Here is your assignment, should you decide to accept it (you ARE reading this, so I assume that you really want to play along; cue the Mission:  Impossible! music!):

(1) To celebrate Veterans Day, pick one of your ancestors or relatives with a military record and a gravestone.

(2) Tell us about your ancestor's military service.

(3) Tell us about your ancestor's gravestone:  Where is it, what is the inscription, when were you last there?  Show us a picture of it if you have one available. 

(4) Write your own blog post about this ancestor and gravestone, or share it in a comment to this blog post or in a  Facebook post.

The reason I wasn't able to do this for Saturday is because at first I couldn't find one of my military relatives for whom I had a photo of a gravestone.  I went through several ancestors, futilely searching:

Umpty-umpth-great-grandfather Hananiah Gaunt, Revolutionary War veteran:  no known tombstone in his own time

Umpty-umpth-great-grandafther (one fewer generation than Hananiah Gaunt) Moses Mulliner, Revolutionary War veteran:  no known tombstone in his own time, unknown location of grave now

Father Bertram Lynn Sellers, Jr., New Jersey and Florida Army National Guard veteran:  He doesn't have a tombstone.

That finished the ancestors whom I know had any type of military service.  Then on to collateral lines:

Maternal uncle Gary Steve Meckler, U.S. Army veteran:  I don't have a photograph of his tombstone.

First cousin John McKay Appleton, Coast Guard veteran:  I don't have a photo of his tombstone.

Second cousin once removed Victor Gordon, U.S. Navy veteran:  I don't have a photo of his tombstone.

Granduncle Sidney Gordon, World War II U.S. Navy veteran:  I don't have a photo of his tombstone.  At least I have photos of him in uniform during the war.

Great-granduncle William Brainin, World War I U.S. Army veteran:  I don't have a photo of his tombstone.  I used to have a photo of him in his Army uniform, but it has disappeared.

I also looked at individuals in my adoptive Sellers line:

Great-great-grandfather Cornelius Godshalk Sellers, Civil War veteran:  probably no tombstone originally, now unknown grave location (because the cemetery was sold for a housing development and only graves for which people ponied up money were moved)

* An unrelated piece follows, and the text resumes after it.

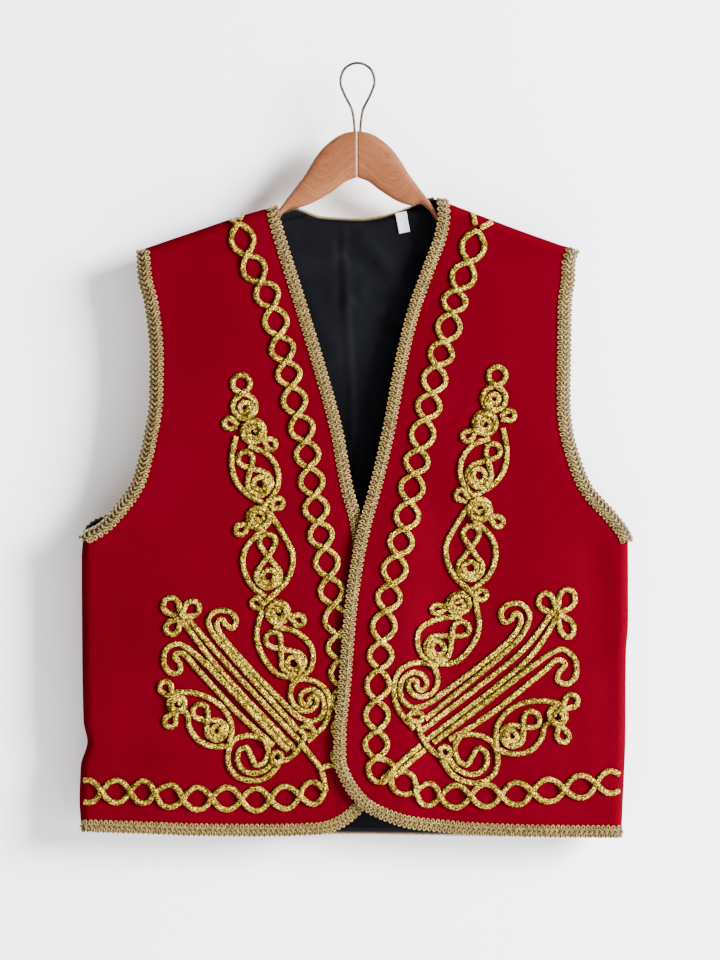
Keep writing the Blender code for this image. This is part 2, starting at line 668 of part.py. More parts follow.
def chain(crossings):
    """Two strands that swing apart and cross over and over, flat, as links that share their crossings."""
    bm = bmesh.new()
    row = [Vector(c) for c in crossings]
    faces = []

    def both(point):
        return [bm.verts.new((point.x, point.y, h)) for h in (0.0, CORD_THICK)]

    def corners(k):
        """The four corners where the strands cross, and the way the chain runs there."""
        ahead = (row[min(k + 1, len(row) - 1)] - row[max(k - 1, 0)]).normalized()
        side = Vector((-ahead.y, ahead.x))
        wide, tall = CORD_WIDTH * CROSSING_WIDE, CORD_WIDTH * CROSSING_TALL
        return [both(row[k] + v) for v in (-ahead * tall, side * wide, ahead * tall, -side * wide)]

    knots = [corners(k) for k in range(len(row))]
    for knot in knots:
        faces.append(knot)
    for k, (a, b) in enumerate(zip(row, row[1:])):
        step = b - a
        side = Vector((-step.y, step.x)).normalized()
        for turn, corner in ((1, 1), (-1, 3)):
            before = (knots[k][corner], knots[k][2])
            for t in CHAIN_BENDS:
                middle = a + step * t + side * (turn * CHAIN_SWING)
                lean = side * (turn * CORD_WIDTH / 2) + step.normalized() * ((t - 0.5) * CORD_WIDTH * BEND_LEAN)
                after = (both(middle + lean), both(middle - lean))
                faces.append([before[0], after[0], after[1], before[1]][::turn])
                before = after
            faces.append([before[0], knots[k + 1][corner], knots[k + 1][0], before[1]][::turn])
    edges = {}
    for face in faces:
        bm.faces.new([v[1] for v in face])
        bm.faces.new([v[0] for v in face[::-1]])
        for a, b in zip(face, face[1:] + face[:1]):
            edges.setdefault(frozenset((a[0], b[0])), []).append((a, b))
    for pair in edges.values():
        if len(pair) == 1:
            a, b = pair[0]
            bm.faces.new([a[0], b[0], b[1], a[1]])
    bmesh.ops.recalc_face_normals(bm, faces=bm.faces)
    return bm


def right_place(point):
    """Where a point of the left front's ornament lies on the right front."""
    across, down = point
    lower = smooth((down - LOWER_START) / LOWER_RUN)
    below = max(0.0, down - LOWER_START)
    new_across = MIRROR_SUM - across - LOWER_DRAW * below - LOWER_SPREAD * (across - SPREAD_AXIS) * lower
    new_down = down - RIGHT_LIFT - LOWER_TURN * (across - TURN_AXIS) * lower
    new_down += LOWER_SPREAD * max(0.0, down - SPREAD_START)
    return new_across, new_down


def join_cords(name, pieces):
    """One flat solid from many lengths of cord."""
    made = []
    for number, bm in enumerate(pieces):
        mesh = bpy.data.meshes.new(f"{name}_{number}")
        bm.to_mesh(mesh)
        bm.free()
        item = bpy.data.objects.new(f"{name}_{number}", mesh)
        bpy.context.scene.collection.objects.link(item)
        made.append(item)
    whole = made[0]
    for other in made[1:]:
        union = whole.modifiers.new("union", "BOOLEAN")
        union.operation = "UNION"
        union.solver = "EXACT"
        union.object = other
        graph = bpy.context.evaluated_depsgraph_get()
        mesh = bpy.data.meshes.new_from_object(whole.evaluated_get(graph))
        whole.modifiers.remove(union)
        whole.data = mesh
    mesh = whole.data
    for item in made:
        bpy.data.objects.remove(item)
    return mesh


def lay_cords(mesh, tree):
    """Triangulates the flat cords, then lays each of their points on a panel."""
    bm = bmesh.new()
    bm.from_mesh(mesh)
    loose = [e for e in bm.edges if not e.link_faces]
    bmesh.ops.delete(bm, geom=loose, context="EDGES")
    bmesh.ops.dissolve_limit(bm, angle_limit=math.radians(0.4), verts=bm.verts, edges=bm.edges)
    bmesh.ops.triangulate(bm, faces=bm.faces, quad_method="BEAUTY", ngon_method="BEAUTY")
    for vert in bm.verts:
        vert.co = laid(tree, vert.co.x, vert.co.y, CORD_LIFT + vert.co.z)
    bmesh.ops.recalc_face_normals(bm, faces=bm.faces)
    if bm.calc_volume(signed=True) < 0.0:
        bmesh.ops.reverse_faces(bm, faces=bm.faces)
    bm.to_mesh(mesh)
    bm.free()
    return mesh


def ornament_pieces(place_of, stems):
    """The rings and strands of one front's ornament."""
    pieces = []
    for across, down, radius in RINGS:
        x, d = place_of((across, down))
        pieces.append(ring(x, d, radius, CORD_WIDTH))
    for across, down, radius in COILS:
        pieces.append(coil(*place_of((across, down)), radius))
    for name, row in STRANDS.items():
        if name in ("stem", "side link", "corner link"):
            continue
        points = flowing([place_of(p) for p in row], CORD_STATION)
        pieces.append(ribbon(points, CORD_WIDTH))
    for row in stems:
        pieces.append(ribbon(flowing(row, CORD_STATION), CORD_WIDTH))
    return pieces


def hanger_arm(name, sign, collection, finish):
    """One half of the hanger: sections along the arm, from the mitre to the tip."""
    sides = 10
    power = 2 / ARM_SQUARENESS
    peak = math.sin(2 * math.pi * 2 / sides) ** power
    outs = [row[0] for row in ARM_TOP] + [80.0, 120.0, TIP_START, 182.0, WOOD_REACH]
    bm = bmesh.new()
    rings = []
    for out in outs:
        across = MITRE_ACROSS + sign * (out + MITRE_GAP / 2)
        if out <= ARM_TOP[-1][0]:
            top = between(ARM_TOP, out)
        else:
            top = max(shoulder_down(-out), shoulder_down(out)) + CLOTH_WALL + HANGER_SEAT
        foot = between(ARM_BOTTOM, out)
        shrink = math.sqrt(1.0 - (max(0.0, out - TIP_START) / (WOOD_REACH + 1.0 - TIP_START)) ** 2)
        middle = (top + foot) / 2
        half_high = (foot - top) / 2 * shrink
        half_thick = WOOD_THICK / 2 * (1.0 - ARM_THINNING * out / WOOD_REACH) * shrink
        loop = []
        for k in range(sides):
            angle = 2 * math.pi * k / sides
            c, s = math.cos(angle), math.sin(angle)
            depth = half_thick * math.copysign(abs(c) ** power, c)
            high = half_high * math.copysign(abs(s) ** power, s) / peak
            loop.append(bm.verts.new(place(across, middle - high, depth)))
        rings.append(loop)
    for a, b in zip(rings, rings[1:]):
        for k in range(sides):
            bm.faces.new([a[k], a[(k + 1) % sides], b[(k + 1) % sides], b[k]])
    bm.faces.new(rings[0])
    bm.faces.new(rings[-1][::-1])
    bmesh.ops.recalc_face_normals(bm, faces=bm.faces)
    mesh = bpy.data.meshes.new(name)
    bm.to_mesh(mesh)
    bm.free()
    return add(name, mesh, finish, collection)


def hanger_loop(collection, finish):
    """The wire loop: one bent wire with both ends at the wood."""
    left = WIRE_HALF
    right = [(-a, d) for a, d in reversed(left)]
    row = flowing(left + [(0.0, -WIRE_RADIUS)] + right, 8.0)
    curve = bpy.data.curves.new("hanger_loop", "CURVE")
    curve.dimensions = "3D"
    curve.bevel_depth = WIRE_RADIUS * MM
    curve.bevel_resolution = 2
    curve.use_fill_caps = True
    spline = curve.splines.new("POLY")
    spline.points.add(len(row) - 1)
    for target, point in zip(spline.points, row):
        target.co = (*place(point.x, point.y), 1.0)
    return add("hanger_loop", curve, finish, collection)


def label(tree, collection, finish):
    """A small bare label, sewn on the lining under the neck."""
    bm = bmesh.new()
    bmesh.ops.create_cube(bm, size=1.0)
    lengthwise = [e for e in bm.edges if abs(e.verts[0].co.y - e.verts[1].co.y) > 0.5]
    bmesh.ops.subdivide_edges(bm, edges=lengthwise, cuts=3, use_grid_fill=True)
    for vert in bm.verts:
        x, y = vert.co.x * LABEL_SIZE[0], vert.co.y * LABEL_SIZE[1]
        across = LABEL_MIDDLE[0] + x * math.cos(LABEL_TURN) - y * math.sin(LABEL_TURN)
        down = LABEL_MIDDLE[1] + x * math.sin(LABEL_TURN) + y * math.cos(LABEL_TURN)
        on_sheet = laid(tree, across, max(down, LABEL_SHEET_TOP), BRAID_LIFT + LABEL_THICK * (vert.co.z + 0.5))
        vert.co = (across * MM, on_sheet.y, -down * MM)
    bmesh.ops.triangulate(bm, faces=bm.faces)
    bmesh.ops.recalc_face_normals(bm, faces=bm.faces)
    mesh = bpy.data.meshes.new("label")
    bm.to_mesh(mesh)
    bm.free()
    return add("label", mesh, finish, collection)


def front_braid_cells(panel):
    """The braid down the front edge and along the hem."""
    last_row = panel.rows - 2
    return [(i, 0) for i in range(last_row + 1)] + [(last_row, j) for j in range(1, panel.columns - 1)]


def armhole_rows(panel, column, underarm):
    """The rows of cells beside the armhole."""
    return [i for i in range(panel.rows - 1) if -panel.points[i + 1][column].z / MM <= underarm + 8.0]


def main():
    clear_scene()
    collection = bpy.data.collections.new("folk_vest_on_hanger")
    bpy.context.scene.collection.children.link(collection)
    red = material("red cloth", RED, 0.85)
    black = material("black satin", BLACK, 0.4)
    braid = material("gimp braid", BRAID_GOLD, 0.45, 0.3)
    cord = material("gold cord", CORD_GOLD, 0.35, 0.6)
    wood = material("beech wood", WOOD, 0.5)
    iron = material("iron wire", IRON, 0.4, 0.9)
    white = material("white tape", WHITE, 0.7)

    braid_low = BRAID_LIFT
    braid_high = braid_low + BRAID_THICK
    roll_cells = len(roll_stations())
    for side, sign, underarm in (("left", -1, UNDERARM_LEFT), ("right", 1, UNDERARM_RIGHT)):
        panel = front_panel(sign)
        mesh = wall(f"front_{side}", panel, all_cells(panel), -CLOTH_WALL, 0.0)
        add(f"front_{side}", mesh, red, collection)
        tree = surface_of(mesh)
        mesh = wall(f"braid_front_{side}", panel, front_braid_cells(panel), braid_low, braid_high)
        add(f"braid_front_{side}", mesh, braid, collection)
        last = panel.columns - 1
        cells = [
            (i, j) for i in armhole_rows(panel, last, underarm) for j in range(last - roll_cells, last)
        ]
        mesh = wall(f"braid_armhole_{side}_front", panel, cells, braid_low, braid_high)
        add(f"braid_armhole_{side}_front", mesh, braid, collection)
        if sign < 0:
            chains = [chain(CHAIN_LEFT), chain(HEM_CHAIN_LEFT)]
            stems = [STRANDS[name] for name in ("stem", "side link", "corner link")]
            ornament = ornament_pieces(lambda p: p, stems)
        else:
            chains = [chain(CHAIN_RIGHT), chain(HEM_CHAIN_RIGHT)]
            chains += [ribbon(flowing(row, CORD_STATION), CORD_WIDTH) for row in (
                [(15.7, 632.8), (10.0, 641.0), (15.0, 653.0), (24.0, 653.5), (30.6, 647.0)],
                [(15.7, 632.8), (27.0, 636.0), (30.6, 647.0)])]
            ornament = ornament_pieces(right_place, [
                [(57.0, 621.0), (42.0, 634.0), (30.6, 645.0)], [(61.0, 625.0), (46.0, 638.0), (33.6, 649.0)]])
        mesh = lay_cords(join_cords(f"cord_{side}", chains + ornament), tree)
        add(f"cordwork_{side}", mesh, cord, collection)

    back = back_panel()
    add("back", wall("back", back, all_cells(back), -CLOTH_WALL, 0.0), red, collection)
    last = back.columns - 1
    for side, underarm, columns in (
        ("left", UNDERARM_LEFT, range(0, roll_cells)),
        ("right", UNDERARM_RIGHT, range(last - roll_cells, last)),
    ):
        edge = 0 if side == "left" else last
        cells = [(i, j) for i in armhole_rows(back, edge, underarm) for j in columns]
        mesh = wall(f"braid_armhole_{side}_back", back, cells, braid_low, braid_high)
        add(f"braid_armhole_{side}_back", mesh, braid, collection)
    first, final = back.neck
    neck_cells = [(i, j) for i in range(roll_cells) for j in range(first + 2, final - 2)]
    reach = {
        (0, j): (back.points[0][j] - back.points[roll_cells][j]).normalized() * BACK_BRAID_REACH * MM
        for j in range(first + len(NECK_STATIONS), final - len(NECK_STATIONS) + 1)
    }
    mesh = wall("braid_back_neck", back, neck_cells, braid_low, braid_high, reach)
    add("braid_back_neck", mesh, braid, collection)
    end = back.rows - 1
    hem_cells = [(end - 1, j) for j in range(back.columns - 1)]
    reach = {
        (end, j): Vector((0.0, 0.0, -BACK_BRAID_REACH * MM))
        for j in range(roll_cells, back.columns - roll_cells)
    }
    mesh = wall("braid_back_hem", back, hem_cells, braid_low, braid_high, reach)
    add("braid_back_hem", mesh, braid, collection)

    lining = lining_panel()
    mesh = wall("back_lining", lining, all_cells(lining), -LINING_WALL, 0.0)
    add("back_lining", mesh, black, collection)
    label(surface_of(mesh), collection, white)

    hanger_arm("hanger_arm_left", -1, collection, wood)
    hanger_arm("hanger_arm_right", 1, collection, wood)
    hanger_loop(collection, iron)


main()
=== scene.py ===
# %% [markdown]
# # A folk vest on its hanger
# This file dresses a plain model of a sleeveless folk vest that hangs flat on a wooden coat hanger.
# The plain model already has every panel, braid and cord in its place. Here each of them gets its
# fine surface: the cloth its folds, the braid its loops, the gold cord its crossings, the wood its grain.

# %% Load the plain model
import json
import math

import bpy
import numpy as np
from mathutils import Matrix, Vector

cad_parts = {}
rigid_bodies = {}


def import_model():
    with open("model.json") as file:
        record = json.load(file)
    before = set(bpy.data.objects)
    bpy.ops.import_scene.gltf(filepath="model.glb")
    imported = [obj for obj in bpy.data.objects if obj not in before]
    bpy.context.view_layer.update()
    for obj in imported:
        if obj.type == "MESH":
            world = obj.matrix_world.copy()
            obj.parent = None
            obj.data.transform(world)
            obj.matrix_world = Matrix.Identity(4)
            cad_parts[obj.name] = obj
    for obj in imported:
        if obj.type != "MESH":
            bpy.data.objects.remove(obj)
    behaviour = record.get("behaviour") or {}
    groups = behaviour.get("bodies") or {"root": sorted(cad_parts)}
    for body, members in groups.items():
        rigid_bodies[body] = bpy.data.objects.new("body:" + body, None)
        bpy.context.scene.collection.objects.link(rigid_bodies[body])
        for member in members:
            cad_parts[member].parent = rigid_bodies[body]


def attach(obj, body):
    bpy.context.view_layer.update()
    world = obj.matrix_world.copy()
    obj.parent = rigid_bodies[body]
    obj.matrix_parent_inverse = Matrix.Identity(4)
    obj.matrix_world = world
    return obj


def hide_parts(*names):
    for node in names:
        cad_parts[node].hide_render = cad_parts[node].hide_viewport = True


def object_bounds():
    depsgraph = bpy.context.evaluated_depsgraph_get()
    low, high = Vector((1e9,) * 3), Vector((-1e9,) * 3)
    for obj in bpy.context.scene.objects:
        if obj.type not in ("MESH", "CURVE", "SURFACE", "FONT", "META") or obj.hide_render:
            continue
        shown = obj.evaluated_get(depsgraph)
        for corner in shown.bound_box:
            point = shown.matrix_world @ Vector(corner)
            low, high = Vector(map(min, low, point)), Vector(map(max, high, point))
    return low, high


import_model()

MM = 0.001
cad_low, cad_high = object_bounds()
cad_low, cad_high = list(cad_low), list(cad_high)
print("plain model, metres:", [round(h - l, 4) for l, h in zip(cad_low, cad_high)])

# %% [markdown]
# ## The camera
# The vest was photographed straight from the front. A long lens far away keeps the panels flat and
# undistorted. The long side of the picture takes the whole sensor, so the lens follows from how many
# metres of vest the picture shows from top to bottom.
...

Distant cousins Edwin Elias Sellers, career U.S. Army veteran, and his son David Foote Sellers, career U.S. Navy veteran, actually do have tombstones I can find images of.  I considered writing about one of them — and I would have had tons of material, because they both had long, well documented careers — but I kept hunting for someone on one of my blood-related lines.  And I finally found:

Great-granduncle David Harry Brainin, World War I U.S. Army veteran (and William's brother).  Born approximately March 25, 1888 (at least that's the date he used on some records in the United States), probably in or near Kreuzburg, Russian Empire (now Krustpils, Latvia); died May 6, 1971 in Vineland, Cumberland County, New Jersey; buried in Alliance Cemetery, Norma, Salem County, New Jersey.

I wrote about Dave and my discovery of what little I know of his Army service a few years ago.  He registered for the draft on June 5, 1917 in Butte, Montana.  According to his fast-tracked military petition for naturalization, he arrived at Camp Lewis, Washington on March 5, 1918.  He was naturalized as a U.S. citizen on June 4, 1918.  The two witnesses on his petition were a captain and a first lieutenant, probably officers in his unit.  I don't know when he officially entered or mustered out of the Army.

But I do have a photo of his tombstone:

There isn't much of an inscription:  Just BRAININ over DAVID 1888–1971 and BETTY 1900–1978.

Thank you to Mary Ann Missimer-Moore, who took this photo and has given blanket permission to use the photos she posts on Find A Grave.

There's about an 80% chance that any documents relating to Dave's service were destroyed in the 1973 National Personnel Records Center fire.  I actually live not far from what was Camp Lewis, now Joint Base Lewis-McChord.  I searched and discovered that Lewis Army Museum is on the base.  I doubt there will be anything specific to my uncle in the museum.  But I won't know for sure about either until I try, will I?